With advanced notice like that, that end of the island will surely sink from all of the traffic!!!


CAPSIZED said:


> You guys are too funny! We are going again on Friday, I'll post up if we catch anything.


----------



## fivemorecast (Feb 24, 2007)

I know you're not practicing Catch n Release with that one.lol


----------



## scwine (Sep 7, 2006)

This OP (Original Poster) may be the only one that could go from "Rigger" to "Privateer" with one post!


----------



## sea ray (Mar 15, 2006)

post your friday report even if you dont catch anything (pics that is)


----------



## TxHook'Em (May 22, 2006)

Has anyone noticed if the NorthendBaitandtackle store is still closed?


----------



## Hotrod (Oct 11, 2006)

That red looks like he ain't in no hurry to get back in the water. 
Excellent pic. How many greenies have you gotten. My, my, aren't you just the popular one.


----------



## Long Rodder (Oct 4, 2006)

*Red fishy*

Now that I know it was/IS Rollover and not San Luis Pass, I fully expect the SLP beachfront to be empty. Just me, my boy, my dog, (and some mermaid bait).

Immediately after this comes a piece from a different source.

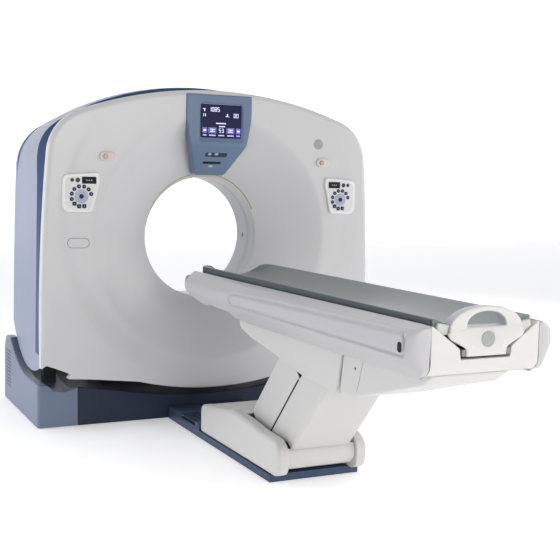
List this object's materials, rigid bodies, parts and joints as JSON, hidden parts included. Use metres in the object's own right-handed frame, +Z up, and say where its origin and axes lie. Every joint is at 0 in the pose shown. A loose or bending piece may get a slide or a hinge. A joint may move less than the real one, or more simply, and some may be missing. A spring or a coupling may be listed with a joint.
{
  "type": "CT scanner",
  "caption": "Computed tomography scanner: tilting ring gantry with a flared bore on a floor base, and a lifting patient table with a sliding cradle.",
  "frame": {"origin": "on the floor, straight below the isocentre, at the middle of the four floor anchors of the gantry base", "axes": "+Y along the bore from the patient's end into the gantry, +Z up, +X to the right seen from the table"},
  "size_m": [2.0078, 3.5125, 1.9308],
  "materials": {
    "cover_white": "satin moulded cover, off-white",
    "cover_blue": "satin moulded cover, pale blue",
    "console_blue": "satin moulded plastic, slate blue",
    "base_dark": "dark slate moulding",
    "screen": "dark display glass",
    "panel_grey": "pale membrane plate",
    "key_navy": "dark keys",
    "button_red": "red push button",
    "bezel_cream": "pale bezel",
    "cap_grey": "grey cap",
    "frame_paint": "painted welded steel",
    "steel": "ground steel",
    "alloy": "machined",
    "unit_grey": "painted housing",
    "table_white": "satin moulded cover, warm white",
    "cradle_grey": "smooth grey laminate",
    "strip_dark": "dark edge strip",
    "block_grey": "pale grey moulding",
    "rubber": "black rubber"
  },
  "bodies": {
    "base": {"base_frame": "frame_paint", "tilt_bushes": "steel", "tilt_motor": "unit_grey", "levelling_feet": "steel", "base_side_covers": "cover_blue", "base_end_covers": "base_dark", "table_frame": "frame_paint", "step_cover": "console_blue", "foot_covers": "table_white", "lower_shafts": "steel"},
    "gantry": {"tilt_frame": "frame_paint", "front_cover": "cover_white", "side_covers": "cover_blue", "top_cover": "cover_blue", "rear_cover": "cover_white", "tunnel_ring": "cover_white", "laser_ports": "screen", "display_console": "console_blue", "display_screen": "screen", "control_panels": "panel_grey", "keypads": "key_navy", "readouts": "screen", "stop_bezels": "bezel_cream", "face_caps": "cap_grey", "main_bearing": "steel", "fixed_rings": "unit_grey"},
    "rotor": {"rotor_ring": "alloy", "tube_unit": "unit_grey", "collimator": "steel", "detector_arc": "alloy", "rotor_units": "unit_grey"},
    "stop_left": {"stop_button_left": "button_red"},
    "stop_right": {"stop_button_right": "button_red"},
    "key_left": {"centre_key_left": "key_navy"},
    "key_right": {"centre_key_right": "key_navy"},
    "front_arm": {"front_arm": "frame_paint", "front_arm_cover": "table_white", "cross_cover": "table_white"},
    "rear_arm": {"rear_arm": "frame_paint", "rear_arm_cover": "table_white"},
    "table_top": {"upper_frame": "alloy", "upper_shafts": "steel", "hopper_cover": "table_white", "tail_fairing": "table_white", "side_rails": "table_white", "nose_cap": "table_white", "near_end_cover": "table_white"},
    "roller": {"far_roller": "steel"},
    "cradle": {"cradle": "cradle_grey", "cradle_strips": "strip_dark", "carriage": "alloy", "cradle_handle": "block_grey", "handle_fittings": "steel", "end_blocks": "block_grey"},
    "actuator_body": {"actuator_body": "unit_grey"},
    "actuator_rod": {"actuator_rod": "steel"},
    "pedal_1": {"pedal_1": "rubber"},
    "pedal_2": {"pedal_2": "rubber"},
    "pedal_3": {"pedal_3": "rubber"},
    "pedal_4": {"pedal_4": "rubber"}
  },
  "joints": [
    {"name": "gantry_tilt", "type": "hinge", "parent": "base", "child": "gantry", "pos_m": [0, 0, 1.043], "axis": [1, 0, 0], "range_deg": [-30, 30]},
    {"name": "rotor_spin", "type": "hinge", "parent": "gantry", "child": "rotor", "pos_m": [0, 0.1, 1.043], "axis": [0, 1, 0], "continuous": true},
    {"name": "stop_left_push", "type": "slide", "parent": "gantry", "child": "stop_left", "axis": [0, 1, 0], "range_m": [0, 0.006], "stiffness_N_per_m": 600, "springref_m": -0.003},
    {"name": "stop_right_push", "type": "slide", "parent": "gantry", "child": "stop_right", "axis": [0, 1, 0], "range_m": [0, 0.006], "stiffness_N_per_m": 600, "springref_m": -0.003},
    {"name": "centre_key_left_push", "type": "slide", "parent": "gantry", "child": "key_left", "axis": [0, 1, 0], "range_m": [0, 0.0015], "stiffness_N_per_m": 500, "springref_m": -0.002},
    {"name": "centre_key_right_push", "type": "slide", "parent": "gantry", "child": "key_right", "axis": [0, 1, 0], "range_m": [0, 0.0015], "stiffness_N_per_m": 500, "springref_m": -0.002},
    {"name": "table_lift", "type": "hinge", "parent": "base", "child": "front_arm", "pos_m": [0, -1.615, 0.122], "axis": [-1, 0, 0], "range_deg": [-42, 11]},
    {"name": "rear_arm_swing", "type": "hinge", "parent": "base", "child": "rear_arm", "pos_m": [0, -1.345, 0.197], "axis": [-1, 0, 0], "range_deg": [-42, 11]},
    {"name": "top_level", "type": "hinge", "parent": "front_arm", "child": "table_top", "pos_m": [0, -2.03227, 0.58057], "axis": [-1, 0, 0], "range_deg": [-11, 42]},
    {"name": "actuator_swing", "type": "hinge", "parent": "base", "child": "actuator_body", "pos_m": [0, -1.12, 0.07], "axis": [-1, 0, 0], "range_deg": [-6.4, 1.75]},
    {"name": "actuator_extend", "type": "slide", "parent": "actuator_body", "child": "actuator_rod", "axis": [0, -0.6564, 0.7544], "range_m": [-0.015, 0.056]},
    {"name": "cradle_slide", "type": "slide", "parent": "table_top", "child": "cradle", "axis": [0, 1, 0], "range_m": [0, 1.7]},
    {"name": "roller_spin", "type": "hinge", "parent": "table_top", "child": "roller", "pos_m": [0, -0.716, 0.8257], "axis": [1, 0, 0], "continuous": true},
    {"name": "pedal_1_press", "type": "hinge", "parent": "base", "child": "pedal_1", "pos_m": [-0.157, -0.476, 0.062], "axis": [1, 0, 0], "range_deg": [0, 2.2], "stiffness_Nm_per_rad": 30, "springref_deg": -2.86},
    {"name": "pedal_2_press", "type": "hinge", "parent": "base", "child": "pedal_2", "pos_m": [-0.205, -0.476, 0.062], "axis": [1, 0, 0], "range_deg": [0, 2.2], "stiffness_Nm_per_rad": 30, "springref_deg": -2.86},
    {"name": "pedal_3_press", "type": "hinge", "parent": "base", "child": "pedal_3", "pos_m": [0.157, -0.476, 0.062], "axis": [1, 0, 0], "range_deg": [0, 2.2], "stiffness_Nm_per_rad": 30, "springref_deg": -2.86},
    {"name": "pedal_4_press", "type": "hinge", "parent": "base", "child": "pedal_4", "pos_m": [0.205, -0.476, 0.062], "axis": [1, 0, 0], "range_deg": [0, 2.2], "stiffness_Nm_per_rad": 30, "springref_deg": -2.86}
  ],
  "couplings": [
    {"joint": "rear_arm_swing", "follows": "table_lift", "ratio": 1},
    {"joint": "top_level", "follows": "table_lift", "ratio": -1},
    {"joint": "actuator_swing", "follows": "table_lift", "ratio": 0.15},
    {"joint": "actuator_extend", "follows": "table_lift", "m_per_rad": -0.076}
  ]
}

And kudo's to TxHook'Em for trying to change the subject. Nice try!!!...


----------



## lesmcdonald (Feb 14, 2006)

You mean this is a redfish in those pictures........?


----------



## Pescado Compadre (Nov 16, 2006)

Bump it up!


----------



## FISHGUTS (Jun 5, 2007)

BOYYOYOYOING!!


----------



## Mont (Nov 17, 1998)

How come every time a pretty lady gets her picture posted on this site, the place turns into the freaking men's room? I ought to ban every single one of the gutter posters in this thread. Pull your heads out.


----------



## jamesgreeson (Jan 31, 2006)

Thats right Mont!


----------



## The Machine (Jun 4, 2007)

Does she have a sister!


----------



## TxHook'Em (May 22, 2006)

>>>>>>>>>>Mrs Tx'Hook'Em.....FishGuts thats a disgusting reply, once again a pretty woman can not even show off her catch without all these lewd comments..I am disappointed again. Like I said before I bet NONE of you men would say that on the beach with your wives beside you, so why do we have to be subject to it here. The lady caught a nice fish just like some of the guys do and when they post their pics, do you see us ladies making such remarks? And Im glad Tx' Hook'Em tried to change the subject cause thats the type of man he is, what he says here, is what he would say in my presence. He respects women, something some of you men should learn to do more often when a pretty girl post a nice catch. Come on guys, its really getting old. The thing that is really sad, young people read these posts and "children do learn what they live", just try to remember that. All pictures should be respected and we shouldnt have to endure the cat calls to enjoy them.


----------



## KneeDeep&Sink'N (Jun 12, 2004)

*Hold on a minute!*

Maybe I missed something along the way but before I made my post I hadn't seen anything inappropriate or degrading as insinuated. Anybody want to do some name calling and point out whose in the gutter? I am a firm believer and practitioner of, "If someone is a problem, then deal with them and don't belittle or punish the whole class."

I have only seen one inappropriate comment out of all of the comments made and it was made after mine. I try not to participate in threads I feel are hurtful or inappropriate and I dang sure don't try and pull the HOLIER THAN THOU attitude on anyone else. However, since I did post a comment on this thread earlier and either offended someone or got put in the kettle with someone that did; I don't mind telling you or anyone else, I am the one who feels insulted by your insinuations.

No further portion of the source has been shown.